— begin DATASET RECORDS —

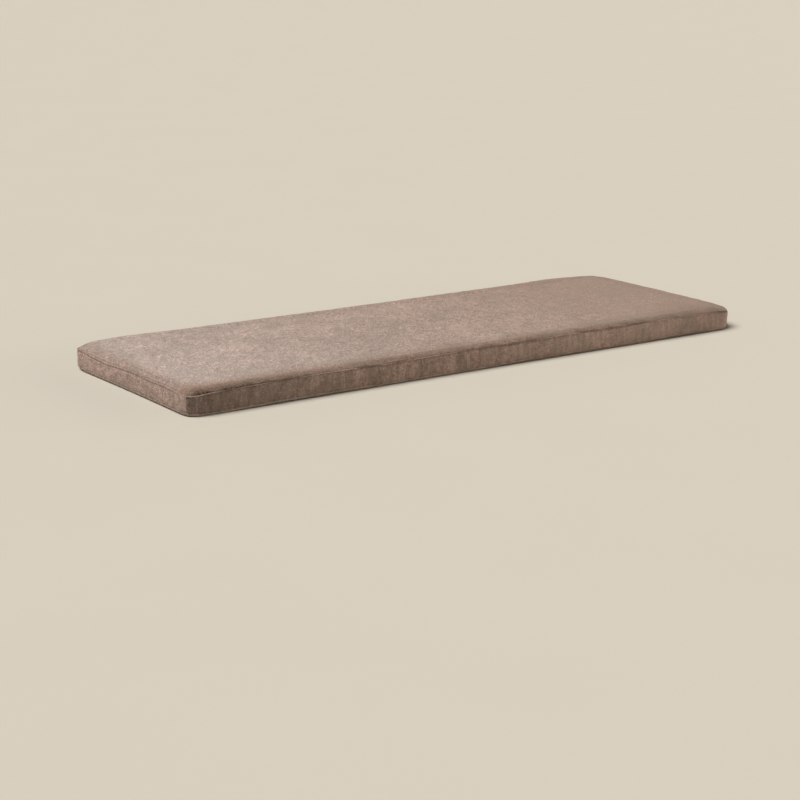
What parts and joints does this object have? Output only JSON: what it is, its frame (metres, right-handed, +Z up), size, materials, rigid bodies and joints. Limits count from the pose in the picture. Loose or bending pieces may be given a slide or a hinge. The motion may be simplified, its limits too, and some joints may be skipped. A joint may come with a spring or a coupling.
{
  "type": "bench cushion",
  "caption": "Long flat seat cushion for a bench: a filled, boxed fabric pad with a gently crowned top, soft rolled edges and sewn seams round its side band.",
  "frame": {"origin": "middle of the flat underside, centred on the bounding box", "axes": "+X along the cushion's length, +Y across its width towards the back long side, +Z up through its thickness"},
  "size_m": [1.448, 0.5, 0.0508],
  "materials": {
    "fabric": "matte brushed suede-like pile, warm grey-brown, softly mottled"
  },
  "bodies": {
    "root": {"cushion": "fabric"}
  },
  "joints": []
}
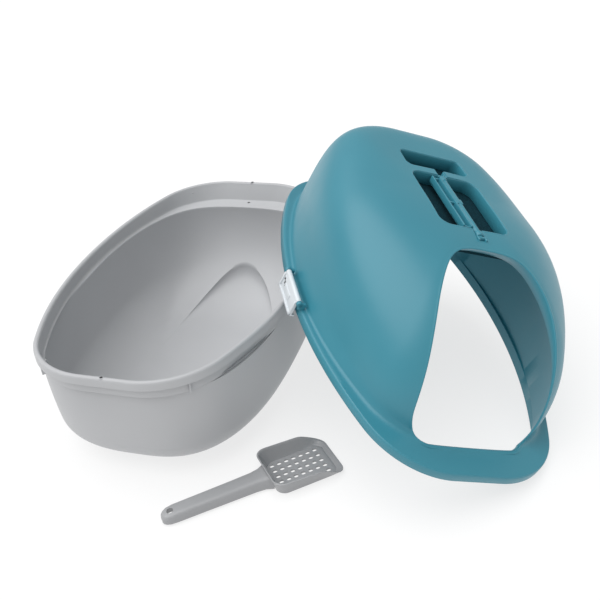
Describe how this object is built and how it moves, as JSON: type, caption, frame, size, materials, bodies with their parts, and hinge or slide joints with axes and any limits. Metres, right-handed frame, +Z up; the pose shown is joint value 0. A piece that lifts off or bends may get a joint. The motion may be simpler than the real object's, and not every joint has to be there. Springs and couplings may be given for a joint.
{
  "type": "cat litter box with hood",
  "caption": "Deep plastic litter pan with a domed hood that has a front doorway, side clips, a folding carry handle, a vent filter and a sifting scoop; the hood lies beside the pan.",
  "frame": {"origin": "centre of the pan's underside, on the floor", "axes": "+Z up, X along the pan's length with the doorway end at -X, Y across the pan; the removed hood lies on the -Y side"},
  "size_m": [0.6207, 0.7149, 0.339],
  "materials": {
    "pan_plastic": "satin moulded polypropylene, light warm grey",
    "hood_plastic": "satin moulded polypropylene, teal blue",
    "clip_plastic": "smooth pale grey plastic",
    "filter_felt": "dark carbon felt",
    "scoop_plastic": "satin moulded grey plastic"
  },
  "bodies": {
    "pan": {"pan": "pan_plastic"},
    "hood": {"hood": "hood_plastic", "filter_pad": "filter_felt"},
    "latch_left": {"latch_left": "clip_plastic"},
    "latch_right": {"latch_right": "clip_plastic"},
    "carry_handle": {"carry_handle": "hood_plastic"},
    "scoop": {"scoop": "scoop_plastic"}
  },
  "joints": [
    {"name": "hood_close", "type": "hinge", "parent": "pan", "child": "hood", "pos_m": [0.4145, -0.114, 0], "axis": [-0.6686, 0.1577, -0.7267], "range_deg": [0, 43.6]},
    {"name": "latch_left_swing", "type": "hinge", "parent": "hood", "child": "latch_left", "pos_m": [-0.08986, -0.19362, 0.2081], "axis": [0.8475, 0.4721, 0.2428], "range_deg": [0, 100]},
    {"name": "latch_right_swing", "type": "hinge", "parent": "hood", "child": "latch_right", "pos_m": [0.1059, -0.46352, 0.04954], "axis": [-0.8475, -0.4721, -0.2428], "range_deg": [0, 100]},
    {"name": "handle_fold", "type": "hinge", "parent": "hood", "child": "carry_handle", "pos_m": [0.03733, -0.39028, 0.27006], "axis": [0.8436, 0.5053, 0.1815], "range_deg": [0, 175]},
    {"name": "scoop_lift", "type": "slide", "parent": "pan", "child": "scoop", "axis": [0, 0, 1], "range_m": [0, 0.08]}
  ]
}
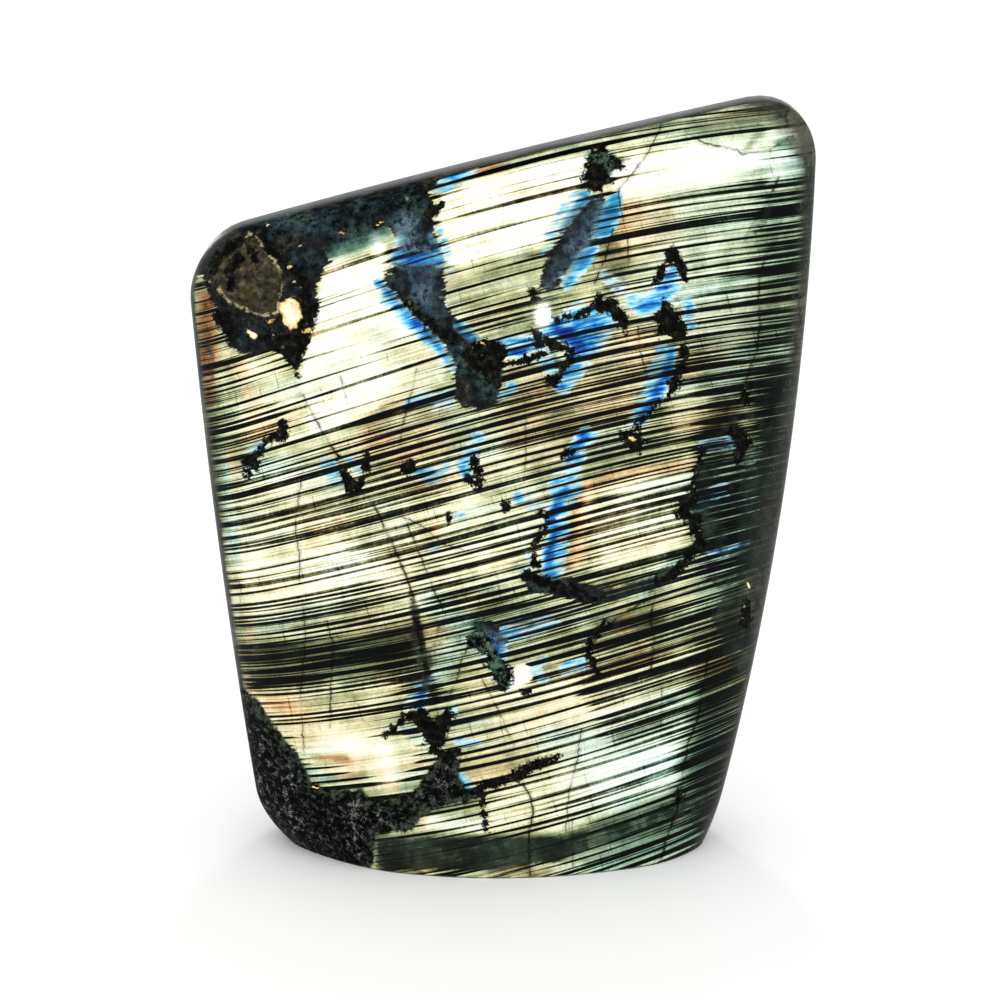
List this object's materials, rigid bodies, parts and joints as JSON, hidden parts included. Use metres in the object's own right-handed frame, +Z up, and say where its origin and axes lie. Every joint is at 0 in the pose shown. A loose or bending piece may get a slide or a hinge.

— end DATASET RECORDS —

REQUIREMENT: From the first line to the last, please quote the material above exactly.

RESULT OF THIS TASK:
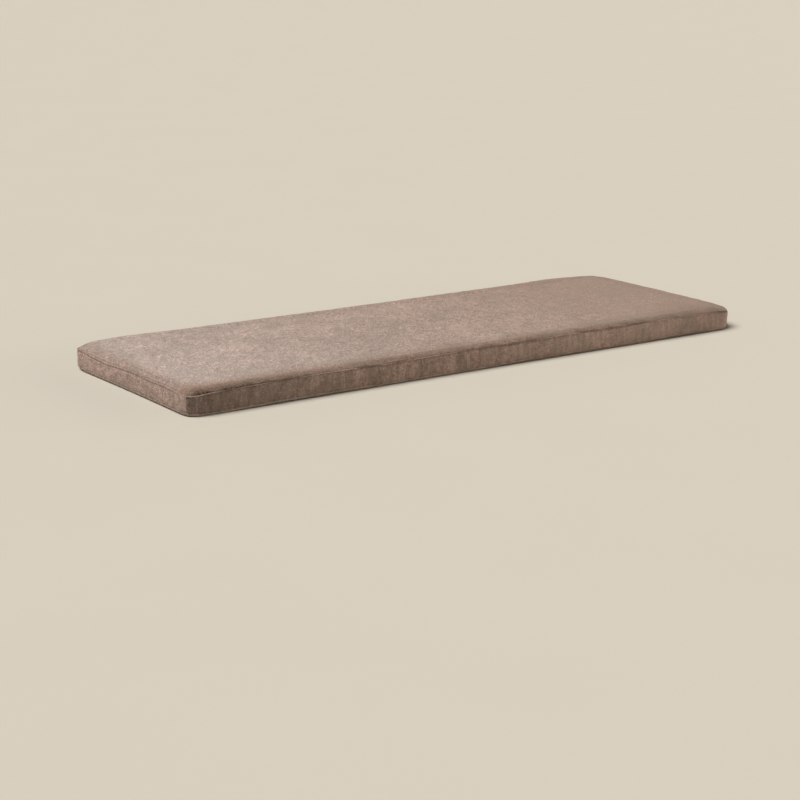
What parts and joints does this object have? Output only JSON: what it is, its frame (metres, right-handed, +Z up), size, materials, rigid bodies and joints. Limits count from the pose in the picture. Loose or bending pieces may be given a slide or a hinge. The motion may be simplified, its limits too, and some joints may be skipped. A joint may come with a spring or a coupling.
{
  "type": "bench cushion",
  "caption": "Long flat seat cushion for a bench: a filled, boxed fabric pad with a gently crowned top, soft rolled edges and sewn seams round its side band.",
  "frame": {"origin": "middle of the flat underside, centred on the bounding box", "axes": "+X along the cushion's length, +Y across its width towards the back long side, +Z up through its thickness"},
  "size_m": [1.448, 0.5, 0.0508],
  "materials": {
    "fabric": "matte brushed suede-like pile, warm grey-brown, softly mottled"
  },
  "bodies": {
    "root": {"cushion": "fabric"}
  },
  "joints": []
}
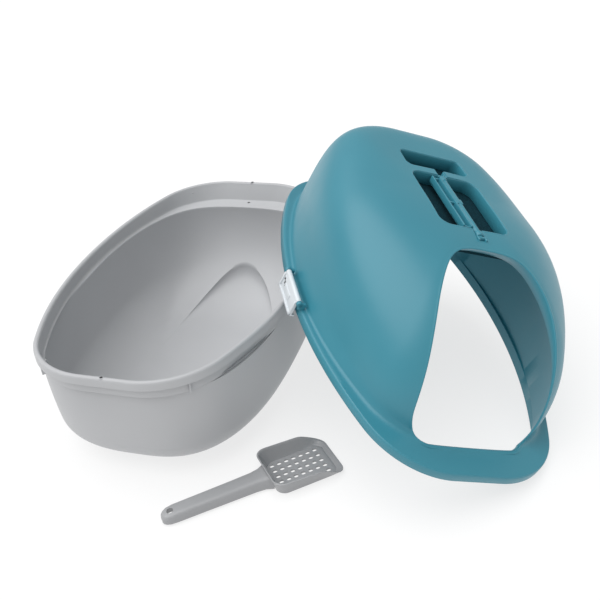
Describe how this object is built and how it moves, as JSON: type, caption, frame, size, materials, bodies with their parts, and hinge or slide joints with axes and any limits. Metres, right-handed frame, +Z up; the pose shown is joint value 0. A piece that lifts off or bends may get a joint. The motion may be simpler than the real object's, and not every joint has to be there. Springs and couplings may be given for a joint.
{
  "type": "cat litter box with hood",
  "caption": "Deep plastic litter pan with a domed hood that has a front doorway, side clips, a folding carry handle, a vent filter and a sifting scoop; the hood lies beside the pan.",
  "frame": {"origin": "centre of the pan's underside, on the floor", "axes": "+Z up, X along the pan's length with the doorway end at -X, Y across the pan; the removed hood lies on the -Y side"},
  "size_m": [0.6207, 0.7149, 0.339],
  "materials": {
    "pan_plastic": "satin moulded polypropylene, light warm grey",
    "hood_plastic": "satin moulded polypropylene, teal blue",
    "clip_plastic": "smooth pale grey plastic",
    "filter_felt": "dark carbon felt",
    "scoop_plastic": "satin moulded grey plastic"
  },
  "bodies": {
    "pan": {"pan": "pan_plastic"},
    "hood": {"hood": "hood_plastic", "filter_pad": "filter_felt"},
    "latch_left": {"latch_left": "clip_plastic"},
    "latch_right": {"latch_right": "clip_plastic"},
    "carry_handle": {"carry_handle": "hood_plastic"},
    "scoop": {"scoop": "scoop_plastic"}
  },
  "joints": [
    {"name": "hood_close", "type": "hinge", "parent": "pan", "child": "hood", "pos_m": [0.4145, -0.114, 0], "axis": [-0.6686, 0.1577, -0.7267], "range_deg": [0, 43.6]},
    {"name": "latch_left_swing", "type": "hinge", "parent": "hood", "child": "latch_left", "pos_m": [-0.08986, -0.19362, 0.2081], "axis": [0.8475, 0.4721, 0.2428], "range_deg": [0, 100]},
    {"name": "latch_right_swing", "type": "hinge", "parent": "hood", "child": "latch_right", "pos_m": [0.1059, -0.46352, 0.04954], "axis": [-0.8475, -0.4721, -0.2428], "range_deg": [0, 100]},
    {"name": "handle_fold", "type": "hinge", "parent": "hood", "child": "carry_handle", "pos_m": [0.03733, -0.39028, 0.27006], "axis": [0.8436, 0.5053, 0.1815], "range_deg": [0, 175]},
    {"name": "scoop_lift", "type": "slide", "parent": "pan", "child": "scoop", "axis": [0, 0, 1], "range_m": [0, 0.08]}
  ]
}
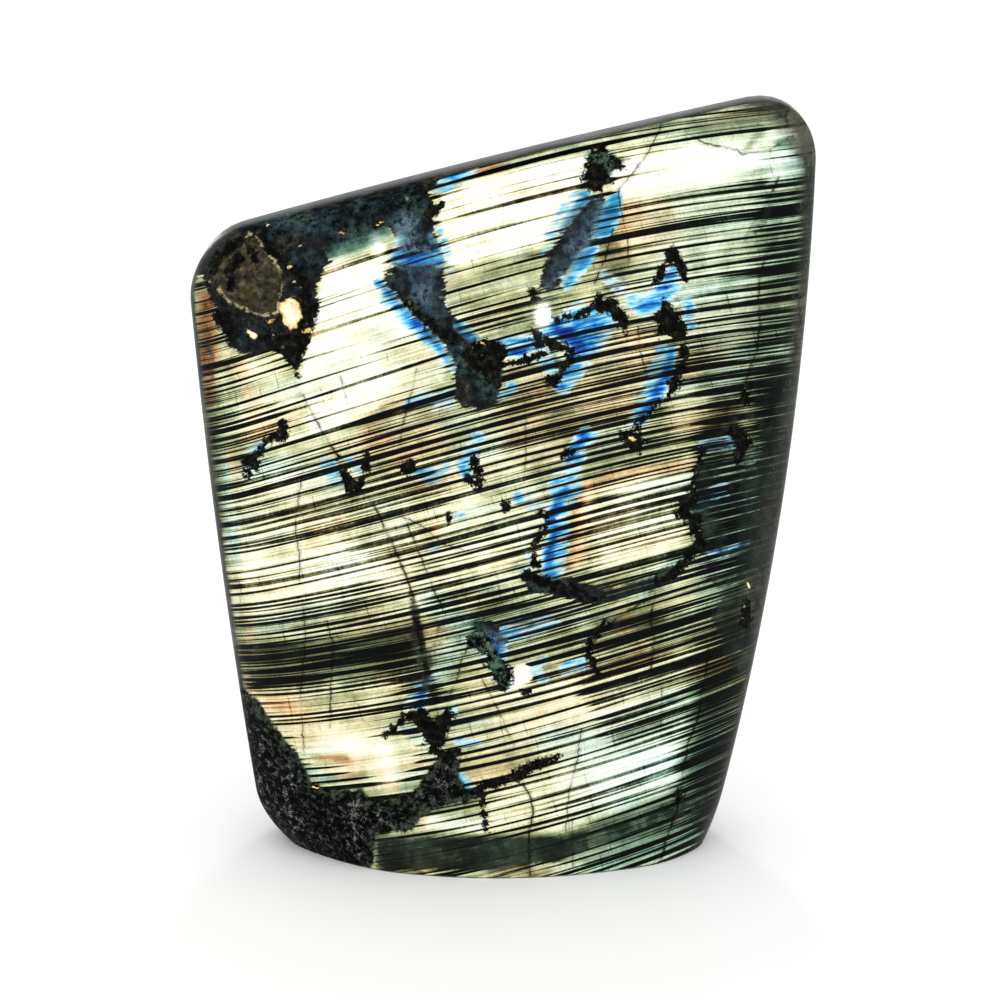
List this object's materials, rigid bodies, parts and joints as JSON, hidden parts included. Use metres in the object's own right-handed frame, +Z up, and say where its origin and axes lie. Every joint is at 0 in the pose shown. A loose or bending piece may get a slide or a hinge.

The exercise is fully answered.